======== COLLECTED DATA

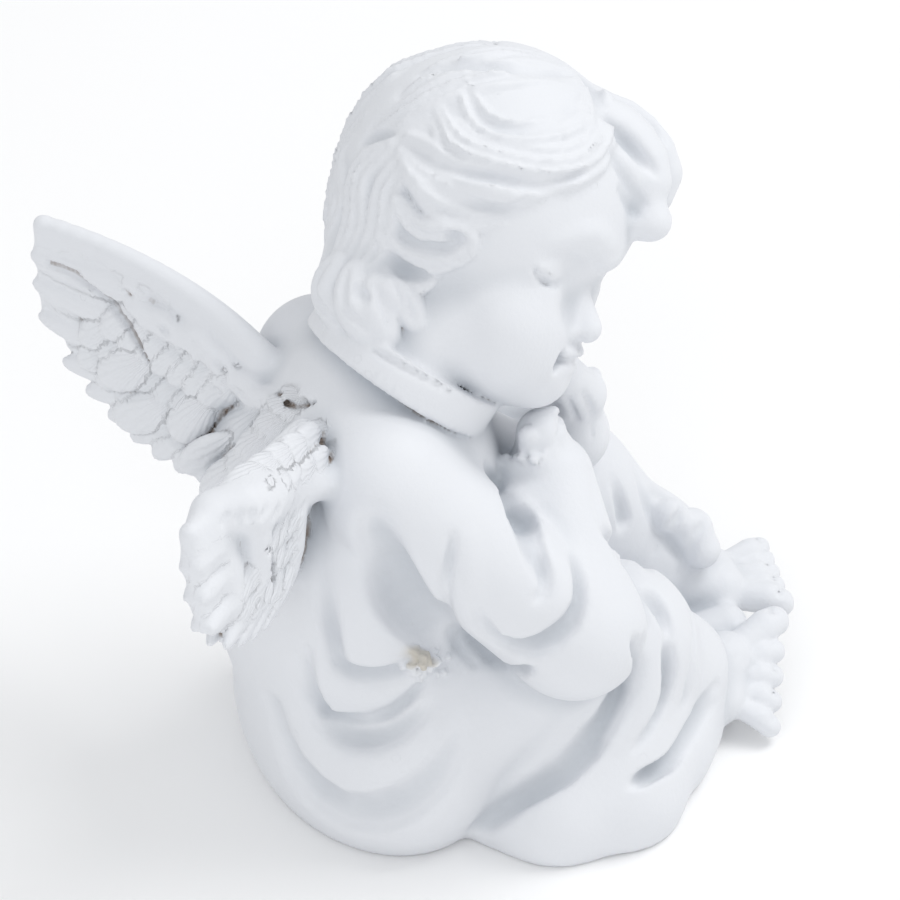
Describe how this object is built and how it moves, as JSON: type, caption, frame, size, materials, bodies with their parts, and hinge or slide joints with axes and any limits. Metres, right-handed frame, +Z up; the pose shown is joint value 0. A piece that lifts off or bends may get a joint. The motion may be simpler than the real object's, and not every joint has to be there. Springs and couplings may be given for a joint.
{
  "type": "cherub figurine",
  "caption": "Small seated cherub figurine in white plaster, chin on its hands, with a long robe, curled hair and two feathered wings.",
  "frame": {"origin": "on the flat underside, under the figure's lap, in the plane it stands on", "axes": "+Z up, -Y the way the seated body faces, +X the figure's own left side"},
  "size_m": [0.0685, 0.0843, 0.0873],
  "materials": {
    "plaster": "matte white cast plaster"
  },
  "bodies": {
    "root": {"cherub_figurine": "plaster"}
  },
  "joints": []
}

================

[WRITTEN TASK]
Set down the material above again, word for word.

[THE RESULT]
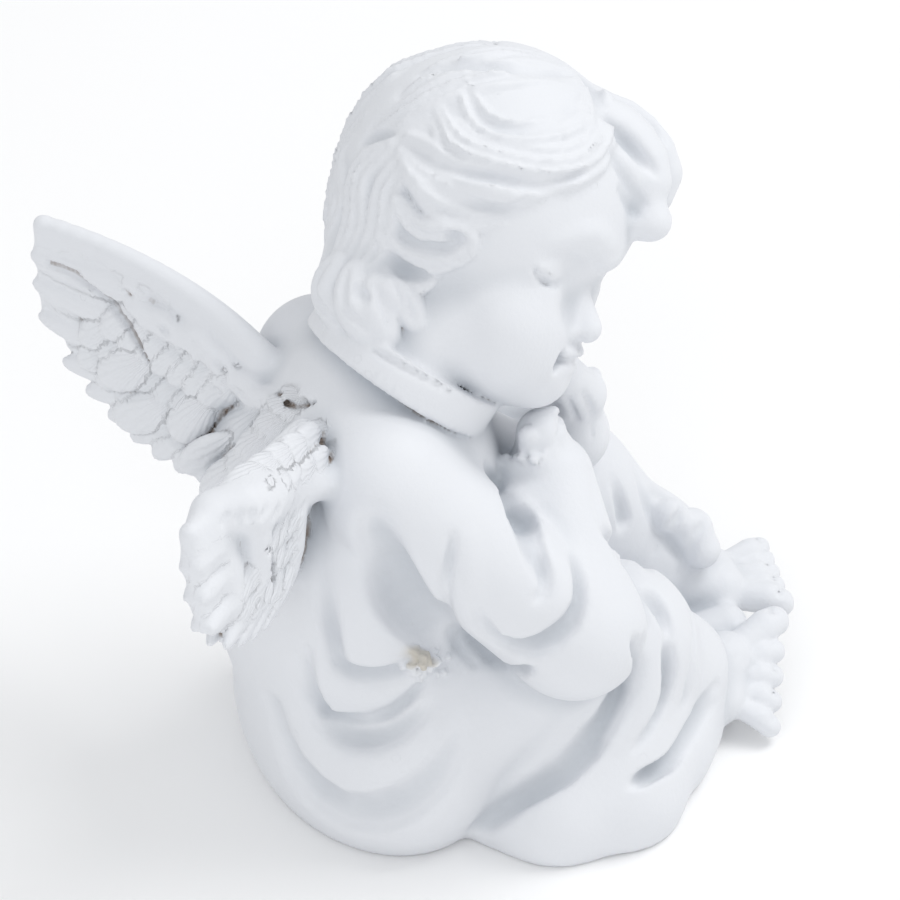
Describe how this object is built and how it moves, as JSON: type, caption, frame, size, materials, bodies with their parts, and hinge or slide joints with axes and any limits. Metres, right-handed frame, +Z up; the pose shown is joint value 0. A piece that lifts off or bends may get a joint. The motion may be simpler than the real object's, and not every joint has to be there. Springs and couplings may be given for a joint.
{
  "type": "cherub figurine",
  "caption": "Small seated cherub figurine in white plaster, chin on its hands, with a long robe, curled hair and two feathered wings.",
  "frame": {"origin": "on the flat underside, under the figure's lap, in the plane it stands on", "axes": "+Z up, -Y the way the seated body faces, +X the figure's own left side"},
  "size_m": [0.0685, 0.0843, 0.0873],
  "materials": {
    "plaster": "matte white cast plaster"
  },
  "bodies": {
    "root": {"cherub_figurine": "plaster"}
  },
  "joints": []
}